January 6, 2012 -- Endowment Video Spotlights Healthy Watersheds Work
Water. It's everywhere, or almost so. Yet, in a nation with more than 308 million inhabitants, water -- especially safe drinking water -- could well become the defining natural resource issue of the 21st Century. Strengthening the link between clean water and healthy forests is vital to ensure that future generations will have the water they need.
The U.S. Endowment for Forestry and Communities (the Endowment) today entered the YouTube-Era with the production and posting of its first video spotlighting the organization's work in its "Healthy Watershed through Healthy Forests" initiative. "As an entity that operates with a very lean staff model (only 5 full-time employees) we depend heavily on the work of one or more interns to help advance our mission," said Endowment Senior Vice President Peter Stangel.

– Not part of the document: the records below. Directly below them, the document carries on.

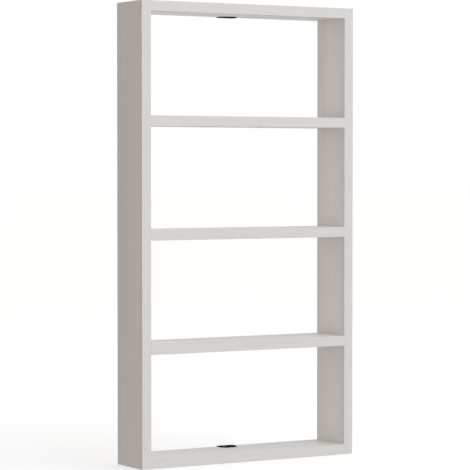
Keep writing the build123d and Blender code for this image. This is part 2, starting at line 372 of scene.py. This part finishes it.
# the studio's own level and colour, seen from the object in six directions and blended between them
STUDIO = {
    "left": (0.162, 0.070, 0.050),
    "right": (0.503, 0.450, 0.454),
    "front": (1.183, 1.218, 1.184),
    "back": (1.563, 1.629, 1.597),
    "below": (0.080, 0.080, 0.080),
    "above": (0.200, 0.200, 0.200),
}
BACKDROP = 1.0  # what the camera sees behind the object


def make_world():
    world = bpy.data.worlds.new("studio")
    bpy.context.scene.world = world
    world.use_nodes = True
    tree = world.node_tree
    tree.nodes.clear()
    link = tree.links.new

    direction = tree.nodes.new("ShaderNodeTexCoord").outputs["Generated"]
    squares = tree.nodes.new("ShaderNodeVectorMath")
    squares.operation = "MULTIPLY"
    link(direction, squares.inputs[0])
    link(direction, squares.inputs[1])
    signed = tree.nodes.new("ShaderNodeSeparateXYZ")
    link(direction, signed.inputs[0])
    shares = tree.nodes.new("ShaderNodeSeparateXYZ")
    link(squares.outputs[0], shares.inputs[0])

    total = None
    for axis, low, high in (("X", "left", "right"), ("Y", "front", "back"), ("Z", "below", "above")):
        side = tree.nodes.new("ShaderNodeMath")
        side.operation = "GREATER_THAN"
        side.inputs[1].default_value = 0.0
        link(signed.outputs[axis], side.inputs[0])
        pair = tree.nodes.new("ShaderNodeMix")
        pair.data_type = "RGBA"
        link(side.outputs[0], pair.inputs["Factor"])
        pair.inputs[6].default_value = (*STUDIO[low], 1.0)
        pair.inputs[7].default_value = (*STUDIO[high], 1.0)
        share = tree.nodes.new("ShaderNodeVectorMath")
        share.operation = "SCALE"
        link(pair.outputs[2], share.inputs[0])
        link(shares.outputs[axis], share.inputs["Scale"])
        if total is None:
            total = share.outputs[0]
        else:
            add = tree.nodes.new("ShaderNodeVectorMath")
            add.operation = "ADD"
            link(total, add.inputs[0])
            link(share.outputs[0], add.inputs[1])
            total = add.outputs[0]

    seen = tree.nodes.new("ShaderNodeBackground")
    seen.inputs["Color"].default_value = grey(BACKDROP)
    lit = tree.nodes.new("ShaderNodeBackground")
    link(total, lit.inputs["Color"])
    mix = tree.nodes.new("ShaderNodeMixShader")
    link(tree.nodes.new("ShaderNodeLightPath").outputs["Is Camera Ray"], mix.inputs["Fac"])
    link(lit.outputs[0], mix.inputs[1])
    link(seen.outputs[0], mix.inputs[2])
    link(mix.outputs[0], tree.nodes.new("ShaderNodeOutputWorld").inputs["Surface"])


def make_softbox(name, place, size, power, color):
    """A rectangular area light, aimed at the middle of the object."""
    light = bpy.data.lights.new(name, "AREA")
    light.shape = "RECTANGLE"
    light.size = size[0]
    light.size_y = size[1]
    light.energy = power
    light.color = color
    lamp = bpy.data.objects.new(name, light)
    lamp.location = place
    lamp.rotation_euler = (CENTRE - Vector(place)).to_track_quat("-Z", "Y").to_euler()
    lamp.visible_camera = False
    bpy.context.scene.collection.objects.link(lamp)


make_world()
for light_name, settings in SOFTBOXES.items():
    make_softbox(light_name, *settings)


# ---- camera: in front and to the left, at two thirds of the object's height, looking slightly down ----
CAMERA = (-2.02264, FRONT_Y - 3.35250, 0.51769)
CAMERA_YAW = 0.536039
CAMERA_PITCH = -0.030654
LENS = 171.62
SENSOR = 36.0


def make_camera():
    data = bpy.data.cameras.new("camera")
    data.sensor_width = SENSOR
    data.lens = LENS
    data.clip_start = 0.05
    data.clip_end = 200.0
    camera = bpy.data.objects.new("camera", data)
    camera.location = CAMERA
    camera.rotation_euler = (math.pi / 2 + CAMERA_PITCH, 0.0, -CAMERA_YAW)
    bpy.context.scene.collection.objects.link(camera)
    bpy.context.scene.camera = camera


make_camera()
bpy.context.scene.view_settings.view_transform = "Standard"
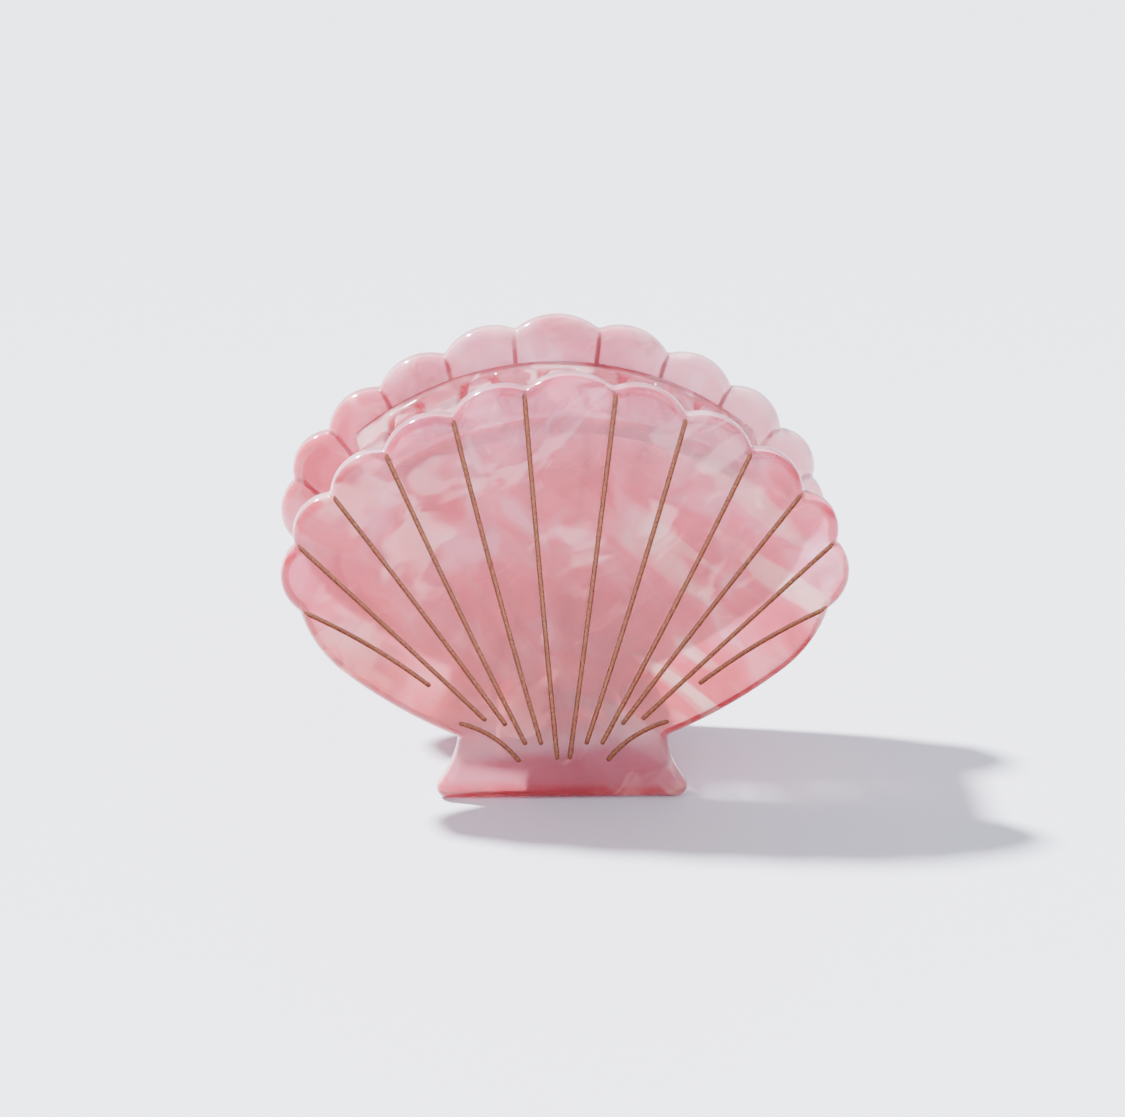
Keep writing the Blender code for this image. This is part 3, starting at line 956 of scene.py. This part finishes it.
def add_light(name, kind, direction, energy, color):
    data = bpy.data.lights.new(name, kind)
    data.energy = energy
    data.color = color
    light = bpy.data.objects.new(name, data)
    bpy.context.scene.collection.objects.link(light)
    light.location = LIGHT_TARGET + direction * LIGHT_DISTANCE
    light.rotation_euler = direction.to_track_quat("Z", "Y").to_euler()
    return data


def add_world():
    """An even studio light. The far wall, seen by the camera alone, is about as bright as the floor."""
    world = bpy.data.worlds.new("soft_world")
    world.use_nodes = True
    tree = world.node_tree
    lit = tree.nodes["Background"]
    lit.inputs["Color"].default_value = linear(*WORLD_COLOR)
    lit.inputs["Strength"].default_value = WORLD_STRENGTH
    wall = tree.nodes.new("ShaderNodeBackground")
    wall.inputs["Color"].default_value = linear(*WORLD_COLOR)
    wall.inputs["Strength"].default_value = WALL_STRENGTH
    path = tree.nodes.new("ShaderNodeLightPath")
    mix = tree.nodes.new("ShaderNodeMixShader")
    tree.links.new(path.outputs["Is Camera Ray"], mix.inputs[0])
    tree.links.new(lit.outputs[0], mix.inputs[1])
    tree.links.new(wall.outputs[0], mix.inputs[2])
    tree.links.new(mix.outputs[0], tree.nodes["World Output"].inputs["Surface"])
    bpy.context.scene.world = world


def add_stage():
    shape = bmesh.new()
    bmesh.ops.create_grid(shape, x_segments=2, y_segments=2, size=FLOOR_HALF_SIZE)
    floor = add_object("pale_floor", to_mesh(shape, "pale_floor"), floor_material())
    add_world()
    key = add_light("key", "SUN", KEY_DIRECTION, KEY_STRENGTH, KEY_COLOR)
    key.angle = KEY_ANGLE
    fill = add_light("fill", "AREA", FILL_DIRECTION, FILL_POWER, FILL_COLOR)
    fill.shape = "DISK"
    fill.size = FILL_SIZE


# The clip.

add_camera()
add_stage()

FRONT_SWIRLS = (0.02, 0.11, 0.05)
REAR_SWIRLS = (0.37, 0.02, 0.23)
COMB_SWIRLS = (0.61, 0.33, 0.47)
HINGE_SWIRLS = (0.83, 0.51, 0.09)

paint = bronze_paint()
steel = drawn_steel()
front_acetate = acetate(
    "front_acetate", FRONT_SWIRLS, clear=0.72, warmth=0.06, clear_top_and_sky_reflection=0.45, stripe_light=0.5, depth=0.62
)
# A paler copy of the front acetate for the rim: a painted sheen on the rounded edge.
front_rim_sheen = acetate("front_rim_sheen", FRONT_SWIRLS, clear=0.5, paleness=0.34, clear_top_and_sky_reflection=0.3, painted_shade_amount=0.1)
rear_acetate = acetate(
    "rear_acetate", REAR_SWIRLS, clear=0.5, warmth=0.2, paleness=0.1, clear_top_and_sky_reflection=0.2, right_pale=0.5
)
# A paler copy of the rear acetate for the rim: a painted sheen on the rounded edge.
rear_rim_sheen = acetate(
    "rear_rim_sheen", REAR_SWIRLS, clear=0.4, warmth=0.2, paleness=0.35, clear_top_and_sky_reflection=0.2, right_pale=0.5
)
comb_acetate = acetate("comb_acetate", COMB_SWIRLS, clear=0.8, paleness=0.34)
hinge_acetate = acetate(
    "hinge_acetate", HINGE_SWIRLS, clear=0.6, warmth=0.1, paleness=0.25, painted_shade_amount=0.4
)

front_plate = shell_piece("front_shell_plate", front_acetate, front_rim_sheen, paint)
front_plate.data.transform(Matrix.Translation((0, -PLATE_Y, 0)))
rear_plate = shell_piece("rear_shell_plate", rear_acetate, rear_rim_sheen, paint)
rear_plate.data.transform(Matrix.Rotation(math.pi, 4, "Z") @ Matrix.Translation((0, -PLATE_Y, 0)))

front_teeth = comb_piece("front_comb_strip", FRONT_TEETH, comb_acetate)
rear_teeth = comb_piece("rear_comb_strip", REAR_TEETH, comb_acetate)
rear_teeth.data.transform(Matrix.Rotation(math.pi, 4, "Z"))

front_bracket = front_arch_piece(hinge_acetate)
rear_bracket = rear_arch_piece(hinge_acetate)
pin = pin_piece(steel)
spring = spring_piece(steel)

for piece, node, body, slot in (
    (front_plate, "front_shell", "front_jaw", "pink_acetate"),
    (rear_plate, "rear_shell", "rear_jaw", "pink_acetate"),
    (front_teeth, "front_comb", "front_jaw", "pale_acetate"),
    (rear_teeth, "rear_comb", "rear_jaw", "pale_acetate"),
    (front_bracket, "front_hinge_arch", "front_jaw", "pale_acetate"),
    (rear_bracket, "rear_hinge_arch", "rear_jaw", "pale_acetate"),
    (pin, "hinge_pin", "front_jaw", "spring_steel"),
):
    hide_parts(node)
    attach(piece, body)

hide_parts("torsion_spring")
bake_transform(spring)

"The work, by our 2011 Intern Michelle McGee, is indicative of the value we gain from the on-going Internship Program," Stangel said. Michelle also played an important role helping organize the Endowment’s April, 2011 Water Convening, that brought together 60 experts to help identify important next steps in the development of water markets as a strategy to help conserve and better manage forested watersheds.
McGee and Kevin Pearce, who has his pilot's license, filmed the video. She wrote and narrated the storyline.